The powder filling method of any one of Claims 15 to 17, wherein the first fluidizing step comprises:
first fluidizing the powder with the powder fluidizer (33) provided at the opening (31) by leading compressed air through a porous material of the powder fluidizer (33).
The powder filling method of any one of Claims 15 to 18, wherein the first fluidizing step comprises:
first fluidizing the powder with the first powder fluidizer (33) provided at the opening (31) by leading compressed air; and

controlling the compressed air with an air feeding control valve.

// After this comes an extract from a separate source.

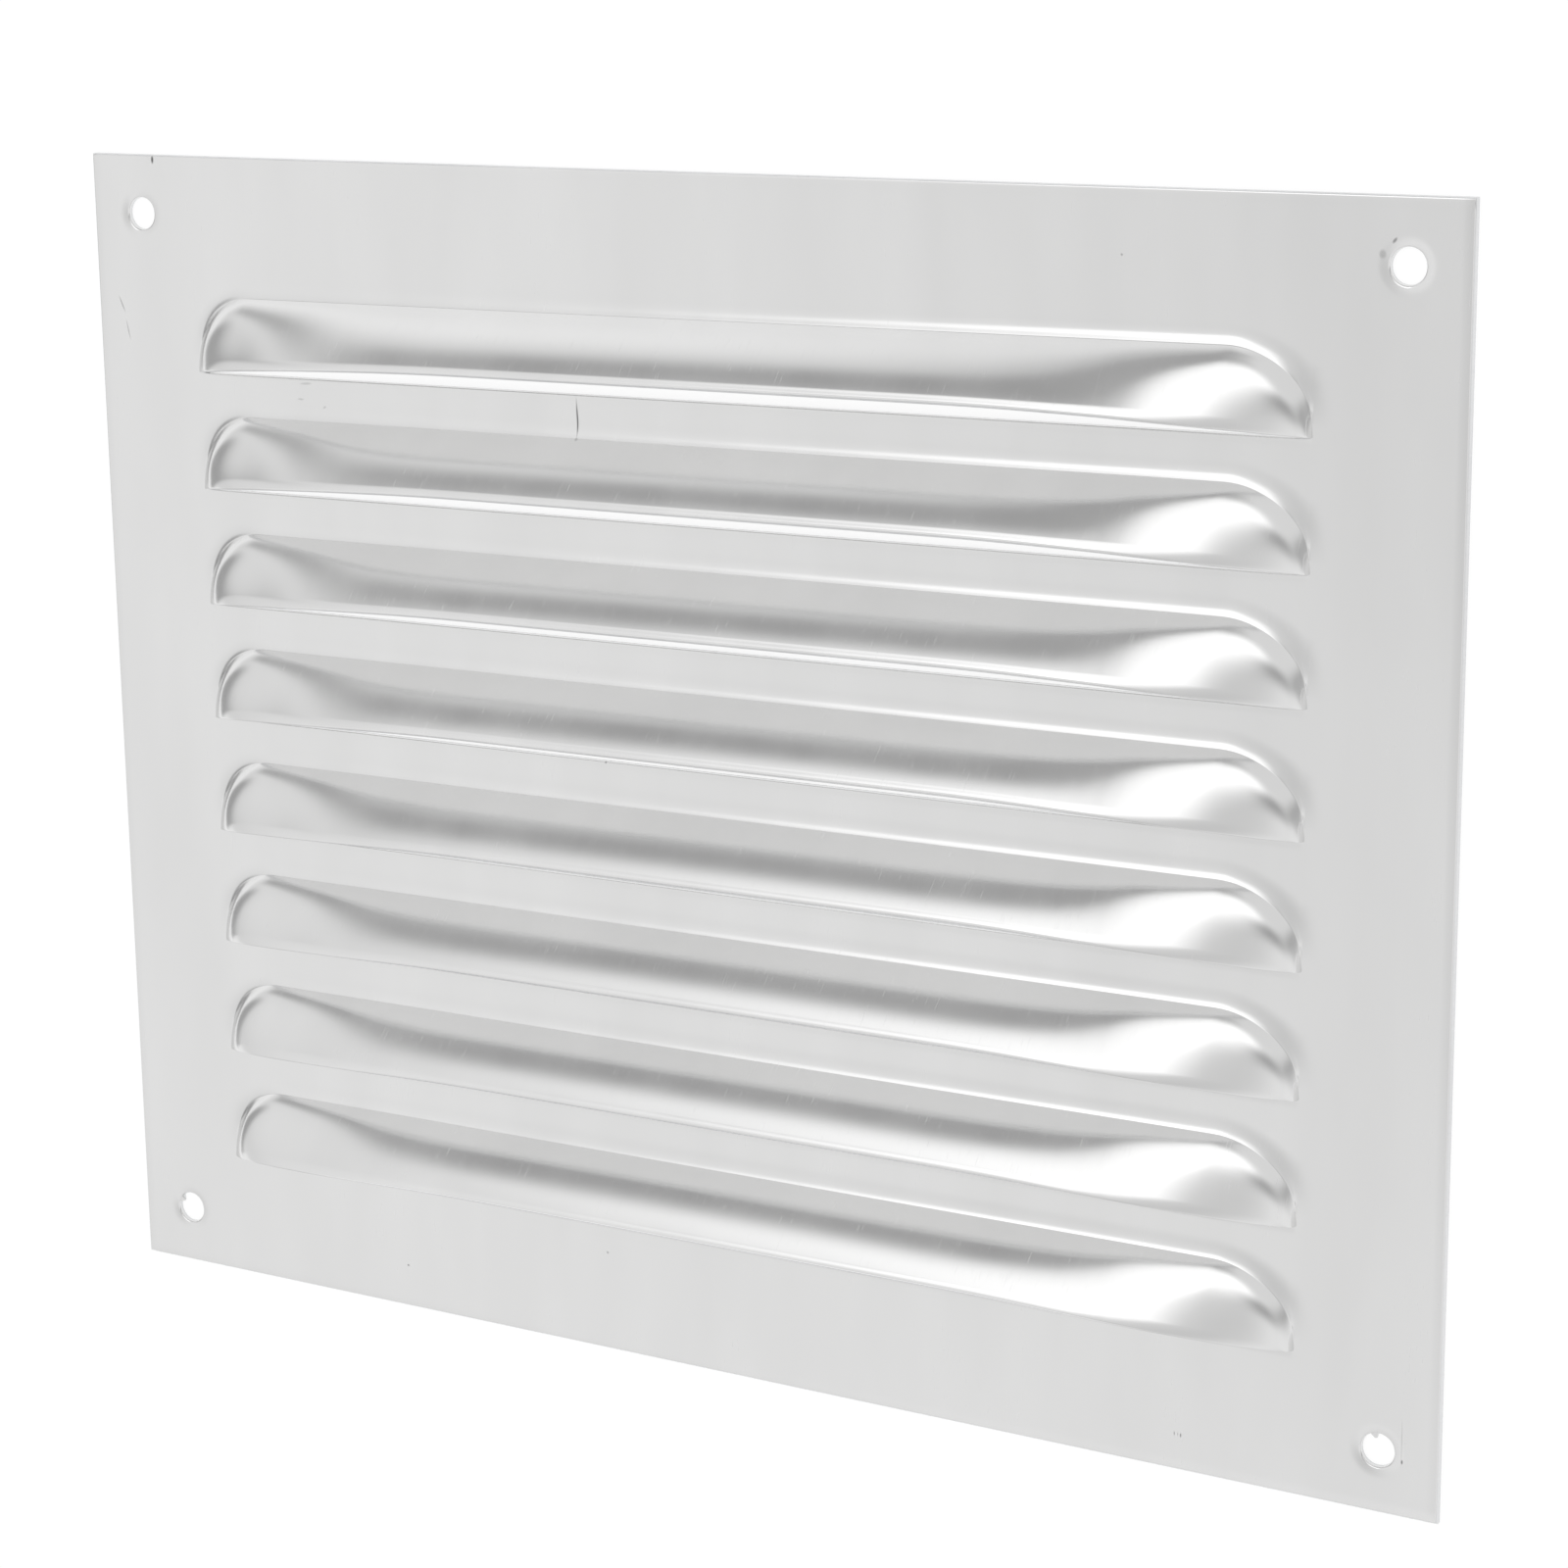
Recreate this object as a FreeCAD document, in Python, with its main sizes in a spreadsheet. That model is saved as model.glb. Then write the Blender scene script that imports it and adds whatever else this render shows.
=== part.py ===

The powder filling method of any one of Claims 15 to 19, wherein the fluidizing step comprises:
second fluidizing the powder with the second powder fluidizer provided at the connector (20) by leading compressed air; and

controlling the compressed air with an air feeding control valve.
The powder filling method of any one of Claims 15 to 20, further comprising:
controlling an inner air pressure in at least one of the first container (10) and weighing tank (30).